For REF purposes, each academic discipline is organised into a unit of assessment (UOA), of which Education is one, and, for REF 2014, 154 UK HEIs entered 36 UOAs with a total of 1,911 submissions. Overall, 52,061 academic staff were ‘returned’ (that is, their work was included in their HEI’s REF submission) with 191,150 outputs (REF, 2014). For 2014, REF submissions encompassed three elements, weighted as shown: research outputs (with a maximum of four outputs per researcher; 65 per cent); impact (a descriptive template and case studies; 20 per cent); and environment (a template for describing research culture, with data; 15 per cent). REF 2014 provided detailed explanation as to how outputs were defined and the assessment criteria that were used to grade the overall submission, each separate component of that submission and each individual output. Ultimately, HEIs were ranked in relation to the number of outputs submitted, how many staff were returned and, using the criteria of originality, significance and rigour, how many outputs were graded as 4* (‘world leading’), 3* (‘internationally excellent’), 2* (‘internationally recognised’), 1* (‘nationally recognised’) or unclassified (‘below the standard of nationally recognised work’).

It is important to stress that the REF has faced substantial criticism since its inception. For example, the Stern (2016: 11) Review emphasised significant problems associated with its ‘costs, burdens and distortions’. Watermeyer (2016: 199), meanwhile, reported how some academics viewed the REF as ‘an infringement to a scholarly way of life’. The Stern Review also highlighted how some of the REF operating principles made an impact on which research was, and was not, returned. One of these rules was that HEIs had to return all employed staff with a contract of greater time than 0.2 full-time equivalent, each of whom were required to nominate up to four outputs produced between 2008 and 2013. As Stern (2016: 15) makes clear, the requirement to return a fixed number of outputs per individual may have encouraged a focus on ‘safer’ publication strategies and ‘short-termism’ in individual researchers’ research strategies. Moreover, Stern (2016: 15) continued by stating that the four-output requirement may have resulted in a ‘distortion of career choices’, as the outputs from researchers who did not produce the ‘requisite number of outputs within the census period are not visible to the REF’. What Stern (2016) suggests is that, despite the high-stakes nature of the REF and efforts to improve equity, equality and transparency for REF 2014, inequalities still resulted, in part, from the operating rules that were in place.

In this article, we set out to draw attention to the gap in our knowledge about the extent of ITE-focused research submitted to the REF. To do so, we drew on our significant experience in the sector and on the wider literature to develop the overarching research question: In REF 2014, what is the proportion of outputs in the Education UOA that have a principal focus on initial teacher education? In the following sections, we map out the ethical, methodological and analytical approach we designed to answer this question.

Ethical considerations

For reasons of ethical research practice (see BERA, 2018b), the HEIs used in our methodology are anonymised from the point at which the final sample was selected.

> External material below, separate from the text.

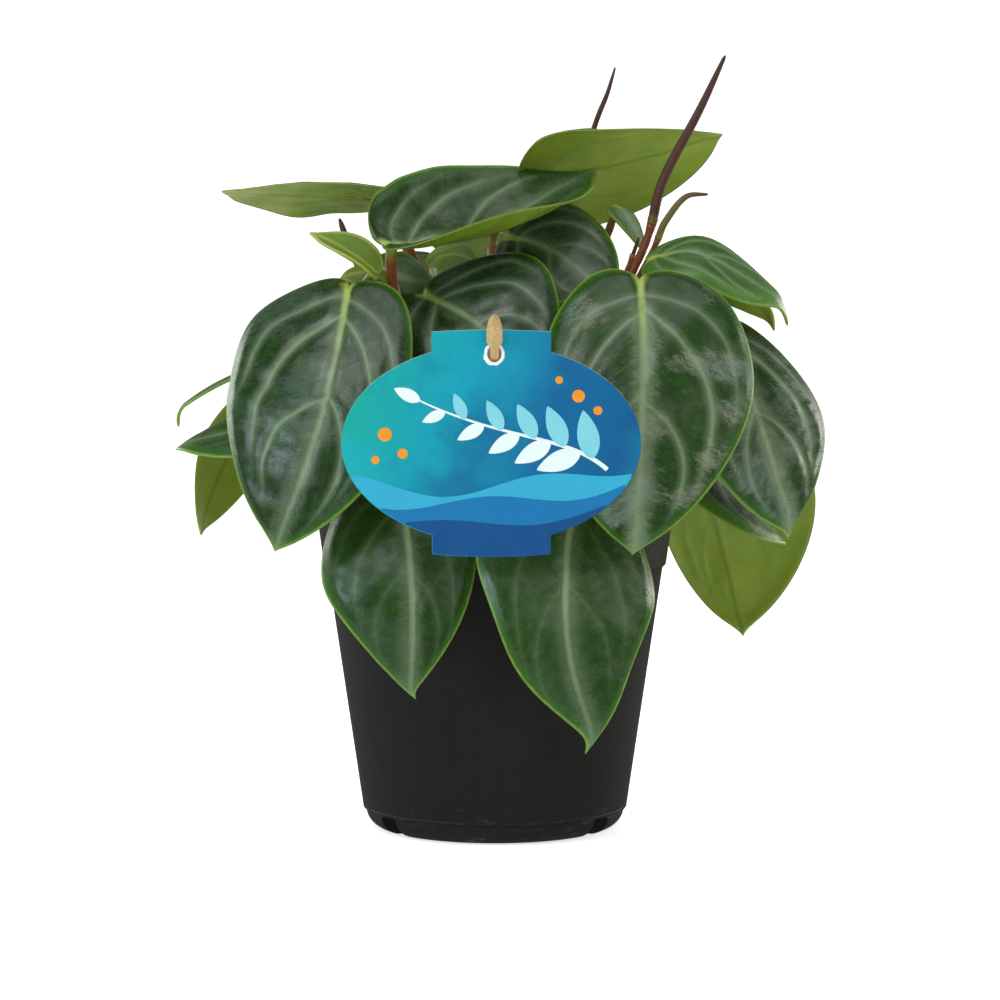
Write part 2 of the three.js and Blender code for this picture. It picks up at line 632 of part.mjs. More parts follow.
addPiece('pot', potGeometry(), potBlack);
addPiece('soil', soilGeometry(), soilBrown);
for (const [name, stem] of Object.entries(STEMS)) {
  addPiece(name, stemGeometry(name, stem), petioleRed);
}
for (const [name, leaf] of Object.entries(LEAVES)) {
  addPiece(name, leafGeometry(leaf), leaf.young ? youngGreen : leafGreen);
}
for (const [name, spike] of Object.entries(SPIKES)) {
  addPiece(name, spikeGeometry(spike), spikeBrown);
}
addPiece('label', labelGeometry(), labelBlue);
addPiece('label_stake', placedStake(0), woodPale);

export default plant;
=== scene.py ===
"""Looks of a potted peperomia: fleshy heart-shaped leaves, stems, spikes, pot, label and stake."""

import logging
import math
from dataclasses import dataclass, field
from enum import Enum

import bpy
import numpy as np
from bpy.types import Material, Node, NodeSocket as Socket, Object
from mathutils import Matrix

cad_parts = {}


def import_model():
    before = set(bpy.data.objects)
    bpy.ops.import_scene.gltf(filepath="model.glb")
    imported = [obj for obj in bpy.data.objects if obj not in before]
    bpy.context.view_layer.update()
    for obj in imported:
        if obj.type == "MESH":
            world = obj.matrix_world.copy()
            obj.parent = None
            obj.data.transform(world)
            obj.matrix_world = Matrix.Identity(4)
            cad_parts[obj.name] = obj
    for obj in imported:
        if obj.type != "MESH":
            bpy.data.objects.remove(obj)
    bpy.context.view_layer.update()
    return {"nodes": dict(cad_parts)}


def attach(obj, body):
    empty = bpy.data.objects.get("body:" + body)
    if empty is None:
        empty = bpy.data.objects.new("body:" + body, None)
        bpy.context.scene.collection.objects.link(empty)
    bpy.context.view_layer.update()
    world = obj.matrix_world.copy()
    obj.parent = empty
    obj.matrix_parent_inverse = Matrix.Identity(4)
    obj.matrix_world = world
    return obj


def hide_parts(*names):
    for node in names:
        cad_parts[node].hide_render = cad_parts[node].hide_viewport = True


LOG = logging.getLogger("peperomia")
Array = np.ndarray
Pair = tuple[Array, Array]
Solid = Pair  # points, and quads of their numbers
Colour = tuple[float, float, float, float]
Point = tuple[float, float, float]
Flat = tuple[float, float]  # right and up on the label

MM = 0.001
TURN = 2 * math.pi
HOOK_FROM = 0.86  # share of a leaf's length where its tip starts to bend down
DRIP_FROM, DRIP_REACH = 0.95, 5.5  # share where the drip tip starts to bend aside, and how soon
BODY = "root"
RENDER_SIDE = 1000  # pixels on each side of the picture


class Slot(Enum):
    """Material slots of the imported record."""

    POT = "pot_plastic"
    SOIL = "potting_mix"
    LEAF = "leaf"
    YOUNG = "young_leaf"
    PETIOLE = "petiole"
    SPIKE = "flower_spike"
    LABEL = "label_card"
    WOOD = "pale_wood"


class Shoot(Enum):
    """The three leafy stems, by the CAD node that each one stands for."""

    LEFT = "stem_left"
    RIGHT = "stem_right"
    BACK = "stem_back"


# ---------------------------------------------------------------- small helpers


def srgb(code: str) -> Colour:
    """A colour as Blender's linear numbers.

    Args:
        code: Six hexadecimal digits with a leading #.

    Returns:
        Linear red, green, blue and an alpha of one.
    """
    parts = [int(code[i : i + 2], 16) / 255 for i in (1, 3, 5)]
    linear = [p / 12.92 if p <= 0.04045 else ((p + 0.055) / 1.055) ** 2.4 for p in parts]
    return (*linear, 1.0)


def bezier(corners: Array | list | tuple, t: Array) -> Array:
    """Points of a cubic Bezier curve: (1-t)^3 a + 3(1-t)^2 t b + 3(1-t) t^2 c + t^3 d.

    Args:
        corners: The four control points, one a row.
        t: Places along the curve from 0 to 1.

    Returns:
        One point a row.
    """
    a, b, c, d = np.array(corners, float)
    s = np.asarray(t, float)[:, None]
    return (1 - s) ** 3 * a + 3 * (1 - s) ** 2 * s * b + 3 * (1 - s) * s**2 * c + s**3 * d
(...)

However, as all the data on which these results are based are in the public domain, identification of each HEI is possible.

Methodology

The data set for HEIs in England that provide ITE programmes and are also involved in educational research is large. In many cases, candidates complete their undergraduate degree followed by a Postgraduate (or Professional) Certificate in Education (PGCE) or Postgraduate Diploma in Education (PGDE), both of which are offered for qualification to teach in primary (elementary) or secondary (high; post-primary) schools. In the academic year 2021/2, 69 HEIs offered PGCE/PGDE courses (DfE, n.d.). To achieve a manageable and representative sample of HEIs, this large number was narrowed down using the following sampling approach.

Choosing initial sample  

The sampling process was initiated by identifying those HEIs that have had a sustained involvement in ITE and education research, and that (1) submitted returns in Education for two successive research assessment cycles (Research Assessment Exercise [RAE] 2008 and REF 2014) and (2) offered PGCE/PGDE ITE routes for the academic year 2021/2.

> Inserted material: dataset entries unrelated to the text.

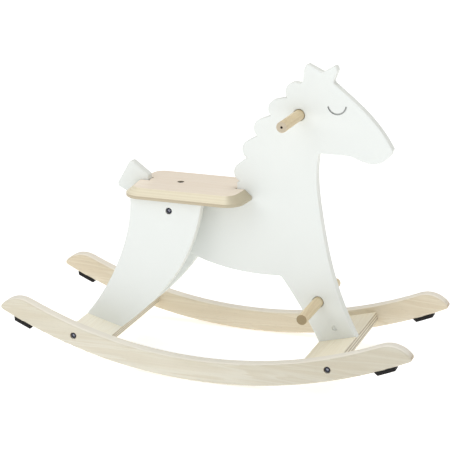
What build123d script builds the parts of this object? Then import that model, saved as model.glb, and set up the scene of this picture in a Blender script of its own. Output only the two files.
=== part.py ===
from build123d import *

import os
from math import acos, atan2, cos, radians, sin

# Rocking horse. Millimetres, +Z up, the horse faces +X, its left side is +Y.
# Origin: under the middle of the horse, at the height of the rockers' lowest line.

# ---- Stock ----
panel_thickness = 18.0          # body panel, hind legs, crossboards and seat are all this board
rocker_thickness = 22.0
bar_diameter = 20.0

# ---- Rockers ----
overall_length = 800.0
overall_width = 304.0           # outer face to outer face
rocker_radius = 900.0           # underside, which rolls on the floor
rocker_depth = 42.5             # at the middle
rocker_top_radius = 850.0       # top edge, a little tighter than the underside
rocker_end_radius = 48.0        # rounds the top down to each tip
rocker_nose_radius = 6.0        # rounds the tip itself
rocker_edge_round = 4.0

# ---- Crossboards, tilted to follow the rockers ----
board_angle = 15.0              # from the rocker centre's vertical to the board's middle
board_width = 75.0
board_height = 22.5             # board's mid-plane above the rocker's underside
board_bolt_offset = 22.0        # from the board's middle towards the rocker's tip
board_dowel_offset = -18.0      # towards the middle of the horse
board_edge_round = 1.5
housing_depth = 3.0             # groove in the front board for the front leg's foot

# ---- Seat ----
seat_height = 333.0             # top face above the floor line
seat_rear = -180.0
seat_front = 57.0
seat_width = 157.0
seat_corner = 34.0
seat_bow = 7.0                  # how far each end curves outwards
seat_bevel_width = 14.0
seat_bevel_height = 12.0
notch_relief_radius = 2.2       # round cut-outs in the notches' inner corners

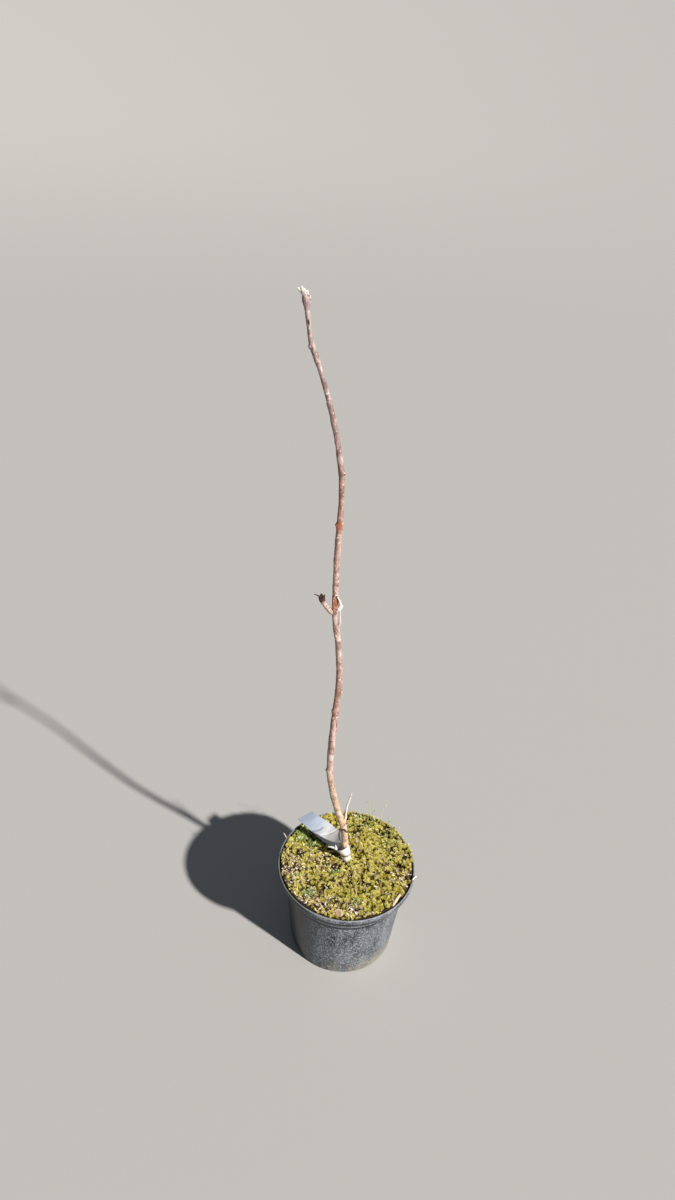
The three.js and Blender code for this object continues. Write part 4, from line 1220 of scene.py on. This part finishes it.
def make_left_spur(bark):
    """The cut spur on the left: a limb whose upper end is torn into teeth and sinks into a dark bowl,
    paler on its right side as painted highlight and darker on its left as painted shade."""
    points, rugged = limb(*LEFT_SPUR, 81)
    rows, columns = rugged.shape
    tip = np.linspace(0, 1, rows)[:, None] + 0 * rugged
    around = np.arange(columns)[None] * 2 * np.pi / columns + 0 * rugged
    teeth = 0.0034 * np.abs(np.sin(2.5 * around + 0.4)) ** 2 + 0.002 * rugged - 0.001
    points[..., 2] += ease(0.9, 1, tip) * teeth
    edge, inwards = points[-1], np.linspace(0, 1, 5)[1:, None, None]
    bowl = edge[None] * (1 - inwards * 0.85) + edge.mean(0) * inwards * 0.85 - inwards ** 0.5 * (0, 0, 0.0028)
    # Painted light: paler on the right, towards the main light, as painted highlight, and darker on the left
    # as painted shade.
    painted_light_side = 0.5 + 0.5 * np.cos(around - math.radians(335))
    middle = ease(0.1, 0.3, tip) * ease(0.8, 0.7, tip)
    pale = 0.6 * ease(0.45, 0.85, painted_light_side) * middle * ease(-0.5, 0.4, rugged)
    eye = np.maximum(0.92 * ease(0.74, 0.84, tip), 0.55 * ease(0.55, 0.15, painted_light_side) * ease(0.15, 0.5, tip))
    marks = [np.concatenate([values, values[-1:] * np.ones((len(bowl), 1))])
             for values in (0.2 * (1 - tip), pale, eye)]
    shape, faces = closed_tube(np.concatenate([points, bowl]))
    piece("left_spur", shape, faces, bark, bark_marks(*marks), stands_for=("spur_left",))


def make_dark_limb(name, shape, seed, across, dark, bark):
    """A thin dead limb that is evenly dark: the torn thread on the left spur, or the
    tendril round the stem."""
    points, rugged = limb(*shape, seed, across)
    joined, faces = closed_tube(points)
    marks = bark_marks(0 * rugged, 0 * rugged, dark + 0 * rugged)
    piece(name, joined, faces, bark, marks)


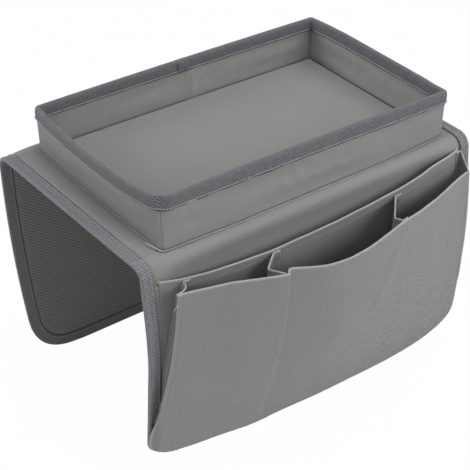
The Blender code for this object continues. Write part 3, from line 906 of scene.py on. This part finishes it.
def make_front_panel():
    even = np.linspace(-1, 1, 171)
    half = pocket_half(0.0)
    crease = pocket_across(pleat_place, 0.0)
    close = crease + pleat_edge / half * np.linspace(-3, 3, 13)
    edge = 1 - np.array([0.0, 0.0012, 0.0024, 0.0031, 0.0037, 0.0042, 0.0048, 0.0056, 0.0068]) / half
    inner = even[(np.abs(even - crease) > 3.3 * pleat_edge / half) & (np.abs(even) < edge[-1] - 0.004)]
    across = np.sort(np.concatenate([inner, close, edge, -edge]))
    foot_start = 1 - foot_run / (pocket_end - pocket_top)
    upper = foot_start * np.concatenate([[0, 0.004, 0.008, 0.014, 0.021],
                                         0.025 + 0.975 * np.linspace(0, 1, 56)[1:]])
    lower = foot_start + (1 - foot_start) * np.sin(pi / 2 * np.linspace(0, 1, 9))[1:]
    a, s = np.meshgrid(across, np.concatenate([upper, lower]))
    x, down, offset = pocket_place(a, s)
    # Painted highlight along the panel's side edges
    lit = 0.7 * unit(1 - from_side(a, s) / 0.0014)
    field, weave = with_hem(drape(FRONT, x, down, offset + panel_wrinkle(a, s)), vectors(x, -down, lit),
                            hem_depth, hem_hang, (0, 1, 0))
    x, down, _ = pocket_place(across, 1.0)
    folded = np.array([[0.0015], [0.0035], [foot_allowance]])
    field = np.concatenate([field, drape(FRONT, x, down - folded, foot_offset)])
    weave = np.concatenate([weave, vectors(x, -down - folded)])
    settle(cloth_piece("front_panel_cloth", field, weave, OXFORD), ["pocket_front_panel"], "oxford",
           "front_flap", flat=(0.370, 0.206), held="gathered", rests_on=["magazine_panel_cloth"])


def panel_line(across, share):
    """A seam on the front panel's face: its points and the directions out of it."""
    x, down, offset = pocket_place(across, share)
    offset = offset + panel_wrinkle(across, share)
    middle = drape(FRONT, x, down, offset)
    aside = drape(FRONT, *pocket_place(across + 0.002, share)) - middle
    below = drape(FRONT, *pocket_place(across, share + 0.004)) - middle
    normal = unit_rows(np.cross(below, aside))
    return drape(FRONT, x, down, offset + cloth / 2), normal * np.where(normal[:, 1:2] > 0, -1.0, 1.0)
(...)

These criteria provided a list of 51 HEIs as potential candidates for analysis. The DfE (n.d.) website provided an alphabetical list of ITE providers, which was searched manually for provision of primary or secondary PGCE programmes, or both. Many of these HEIs also had other ITE routes, such as undergraduate courses, School Direct and Post Compulsory Education and Training, demonstrating a broad portfolio. From this initial process, we then moved on to employing a set of metrics to identify the final sample.

Identifying final sample  

A range of publicly available metrics was also analysed in relation to each HEI to illustrate the size and scope of the ITE provision and the associated research. Metrics that were considered of importance were:

  1. grade point average for REF 2014 submission (Jump, 2014)

  2. research power ratings for REF 2014 submission (Jump, 2014)

  3. number of Education outputs in the HEI’s submission for REF 2014

  4. mean Ofsted rating of ITE provision, calculated using the most recent Ofsted (n.d.) inspection

  5. student numbers for all ITE programmes at each HEI (UCAS, n.d.).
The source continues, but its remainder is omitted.